Who Actually Owns the Program
Colapietro was direct about where ownership should sit. “Successful transformation happens when business leaders, not just IT, own the program. The CFO, the CRO, the CHRO, and real functional leaders have to be accountable for business outcomes, adoption, and process transformation,” she observed.
Her second point is just as important: readiness has to start earlier and address behavior, not just system training. “Employees really need to understand how work will change, why it matters, and how the transformation improves the business,” Colapietro said.
That reframing turns adoption from a go-live checkbox into a leadership KPI.
The Real Prize: An AI-Enabled Core
The companies extracting the most value from SAP S/4HANA, Colapietro argued, are not treating it as a modernization project at all. “The companies getting the most value from SAP S/4HANA are treating it as the foundation for an intelligent, AI-enabled enterprise, not simply a modernization project,” she explained. “[That is] because clean processes, trusted data, and that concept of simplified operations are what really ultimately unlock automation and AI at scale.”
She believes that as SAP Business AI capabilities continue to be embedded across the portfolio, the organizations positioned to capture value will not be those with the largest AI budgets.
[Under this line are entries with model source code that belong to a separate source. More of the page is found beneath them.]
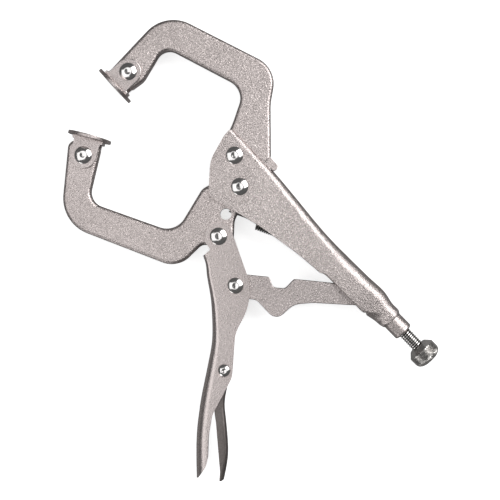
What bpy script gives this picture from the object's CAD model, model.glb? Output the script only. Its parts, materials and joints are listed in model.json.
import bpy
import json
import math
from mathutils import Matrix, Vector

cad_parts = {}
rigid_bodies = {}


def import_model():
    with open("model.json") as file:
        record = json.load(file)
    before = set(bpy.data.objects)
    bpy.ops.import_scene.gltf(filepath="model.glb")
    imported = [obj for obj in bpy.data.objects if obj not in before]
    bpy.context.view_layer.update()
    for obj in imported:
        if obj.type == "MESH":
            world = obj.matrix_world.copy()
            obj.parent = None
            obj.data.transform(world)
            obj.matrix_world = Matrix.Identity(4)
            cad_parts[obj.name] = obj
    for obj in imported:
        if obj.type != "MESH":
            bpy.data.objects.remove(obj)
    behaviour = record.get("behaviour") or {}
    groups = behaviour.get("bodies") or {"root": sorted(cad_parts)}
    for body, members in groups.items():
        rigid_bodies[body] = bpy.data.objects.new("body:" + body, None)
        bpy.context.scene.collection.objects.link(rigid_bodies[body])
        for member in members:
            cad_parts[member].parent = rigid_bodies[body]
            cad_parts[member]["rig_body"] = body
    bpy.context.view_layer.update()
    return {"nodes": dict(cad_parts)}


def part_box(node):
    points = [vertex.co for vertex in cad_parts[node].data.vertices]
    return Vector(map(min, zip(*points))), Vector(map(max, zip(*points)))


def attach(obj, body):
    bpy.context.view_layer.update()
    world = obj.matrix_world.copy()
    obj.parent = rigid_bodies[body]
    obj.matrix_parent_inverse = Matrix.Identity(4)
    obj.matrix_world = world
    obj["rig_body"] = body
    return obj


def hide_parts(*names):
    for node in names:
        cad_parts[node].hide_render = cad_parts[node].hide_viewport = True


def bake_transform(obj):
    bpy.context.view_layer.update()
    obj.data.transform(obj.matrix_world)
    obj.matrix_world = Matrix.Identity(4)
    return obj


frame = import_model()


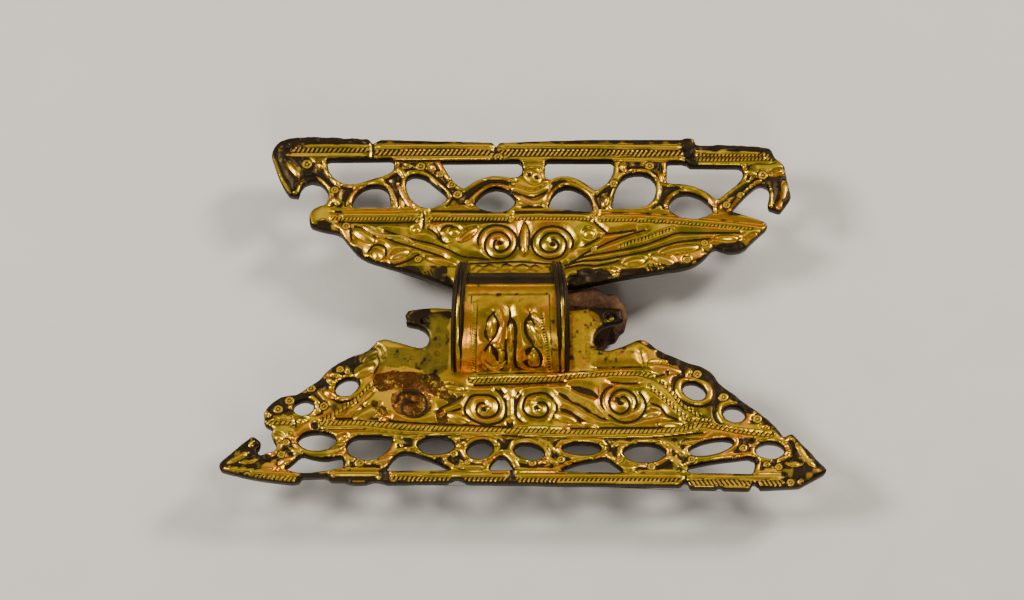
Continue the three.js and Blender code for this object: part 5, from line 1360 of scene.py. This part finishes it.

They will be the ones whose underlying processes and data are clean enough for intelligence to operate on.
The Clean Core Imperative
For SAP leaders stuck in the preparation phase, Colapietro’s prescriptive move is unambiguous: commit publicly to a clean core strategy at the executive level.
“The biggest mistake organizations make is just waiting for that perfect roadmap before taking action. Standing still is the riskiest strategy,” she said. The discipline that follows, according to Colapietro, is to treat “customization as the exception, not the default, and aligning the business around standardized, scalable processes.”
The cost of ignoring that discipline compounds an organization’s struggle to migrate. “The organizations that continue layering on custom code and fragmented processes are going to struggle to adopt the future SAP innovations, those Business AI capabilities, and the continuous upgrades at speed,” Colapietro concluded. Thus, every bolt-on workflow added today becomes a tax on every innovation SAP releases tomorrow.
What This Means for SAPinsiders
Colapietro’s framing flips the migration question. Instead of asking how to replicate the old environment in SAP S/4HANA, SAPinsiders should be asking how to redesign operations around leading practices and intelligent automation. That is the line between a technical migration and a genuine transformation.
Establish business ownership early, simplify aggressively, and create explicit accountability for data governance and adoption. As Colapietro described, “Technology alone is not going to create the transformation. It’s really the operational discipline that will.”
The clean core is no longer a technical architecture choice. It is the price of admission to an AI-enabled enterprise. Therefore, the organizations that commit to it now will still be moving when the rest of the market is drafting roadmaps.